Posted By Jacob Hope, 08 July 2020

We are delighted to welcome Cassie Kemp to the Youth Libraries Group blog to discuss the benefits of being a judge for the UK's oldest and most prestigious children's book awards.  Cassie is a librarian with Creative Learning Services in Leicestershire and has just completed her first year as a CILIP Carnegie and Kate Greenaway Judge.  Positions on the judging panel are now open to application for East Midlands, Wales, Scotland and Northern Ireland, to find out more and to apply visit here.  

 

1.       Books, books, books!
You get to read the best quality books for children and young people out there at the minute. You are able to surround yourself with wonderful books that are loved and have been chosen by fellow librarians. Not only do you get to read all these wonderful books, but you get to look at them in depth.

For those books you have been eagerly anticipating reading it’s so exciting to have a reason to read your favourite author’s new work, but it’s also a great opportunity to explore new books by a wide range of authors and illustrators.

 

2.       Try something new

You will be able to read books you may not have heard about before or would not usually get a chance to read. Whether they are books for a different age group, a new genre or a new author or illustrator; you will be able add to your book knowledge as you devour the books.

There were some books that I know I wouldn’t have chosen to read normally, but that I was pleasantly surprised by, or books that I had absolutely no knowledge or preconceptions of that I was blown away by when I came to read them. We are all guilty of judging a book by its cover or author or genre, but this was a great exercise in showing me that there is a difference between favourite books and unfamiliar books, and that the latter is not a negative, but a positive waiting to be discovered.

 

3.       Humbling

There is nothing quite like realising you are doing all this reading for the good of others- not for yourself directly, or for monetary gain, but for your profession and for young people. It’s a great motivator when you’re struggling to think of sharing the books with other readers and to be able to support the shadowing groups who will be devouring the books you are choosing.

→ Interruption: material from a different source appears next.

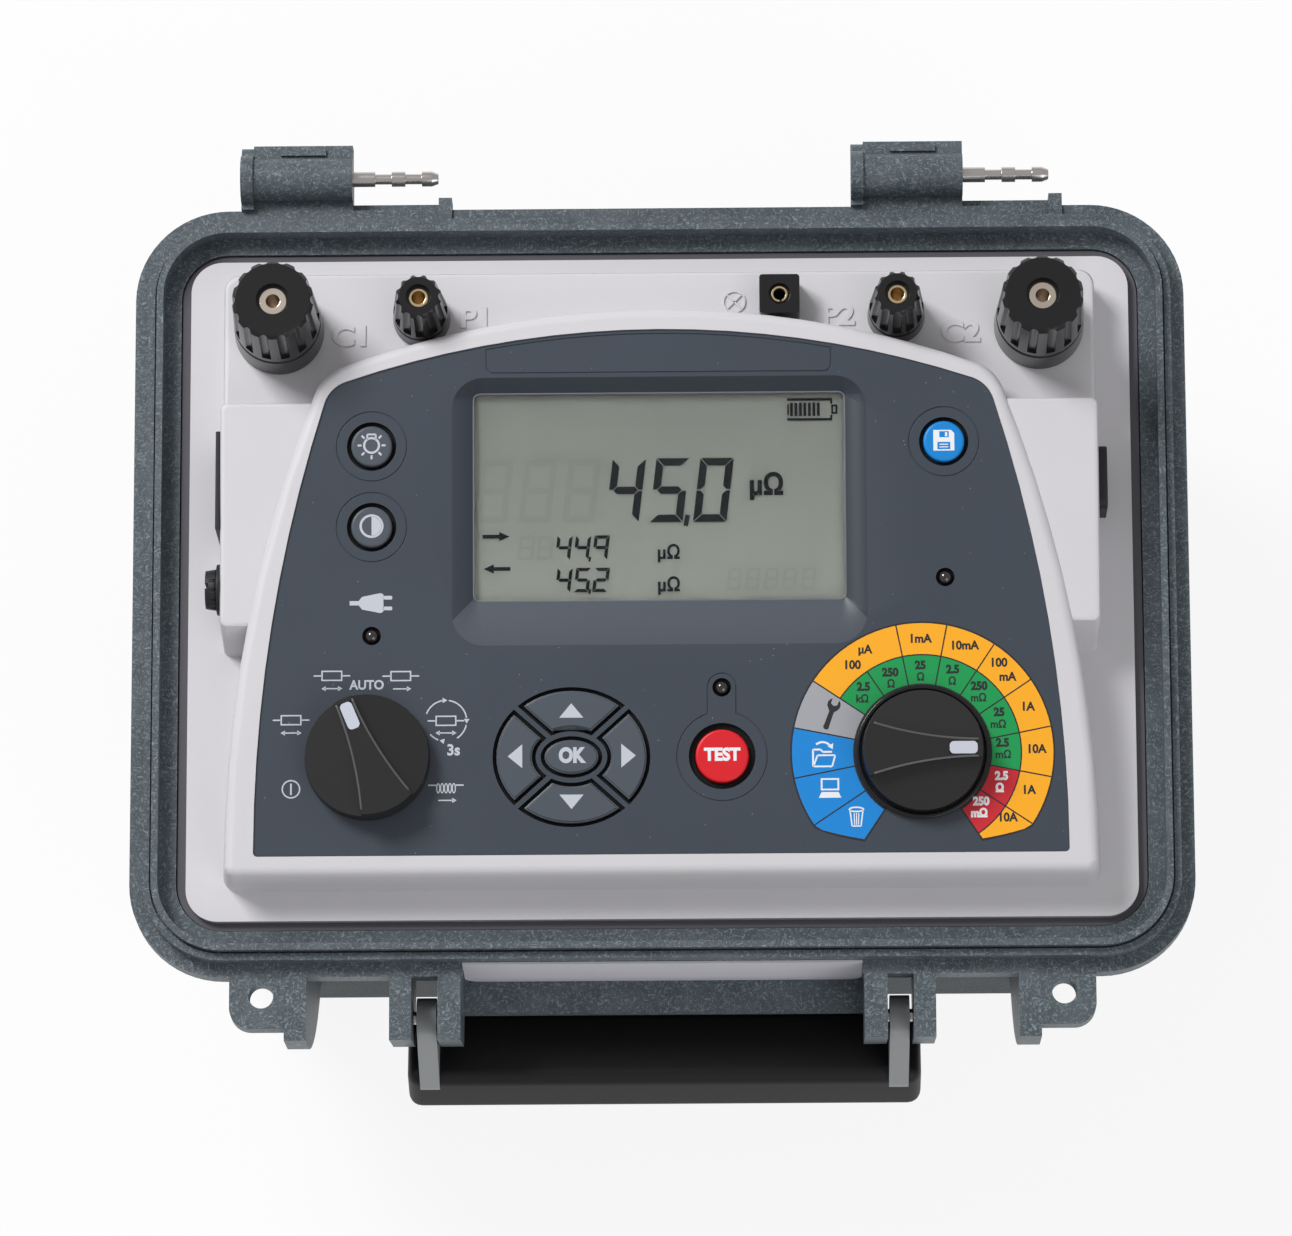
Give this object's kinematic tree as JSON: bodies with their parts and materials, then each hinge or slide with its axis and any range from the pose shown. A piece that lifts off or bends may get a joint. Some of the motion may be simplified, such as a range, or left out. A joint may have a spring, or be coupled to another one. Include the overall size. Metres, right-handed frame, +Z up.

I had a surreal moment during the first judging days when I stepped back and looked at our situation from afar; we were a room of enthusiastic readers from across the UK who were united by our love of reading and our passion for sharing and promoting great books. We were all there because we love what we do and we love to share that with others.

 

4.       Networking Opportunities

You have the opportunity to work alongside like-minded people from across the UK, and share experiences, struggles and ideas whilst being able to hear what’s happening in libraries and authorities elsewhere, and of course- make new friends!

I was able to meet new people from similar working backgrounds and from completely different working backgrounds. We were able to talk about professional support, current challenges we were facing and how we were dealing with them. As well as being able to talk books (non-CKG of course!) and bask in the glow of other bookworms.

 

5.       Personal Development

You will gain confidence and belief in yourself and your abilities during this process. You have been chosen to be a CKG judge for a reason and you’ll learn so much about yourself from this experience.

After the first judging day I came away feeling so confident in myself as a professional person- the same kind of feeling you get when you get given a job you really wanted or get recognition in your workplace for what you do. It was a great feeling of validation- I was able to contribute to discussions with the other judges and feel that my opinions were respected and shared.

 

6.       Excuse to read books

While fitting the reading in with your everyday life and work can be tricky at times, the work you’re doing is reading- and we wouldn’t be CKG judges if we didn’t love reading! As a judge you are be able to read all weekend guilt-free because its for a good cause. It’s like having a reading pass, excusing you from reality for a few months.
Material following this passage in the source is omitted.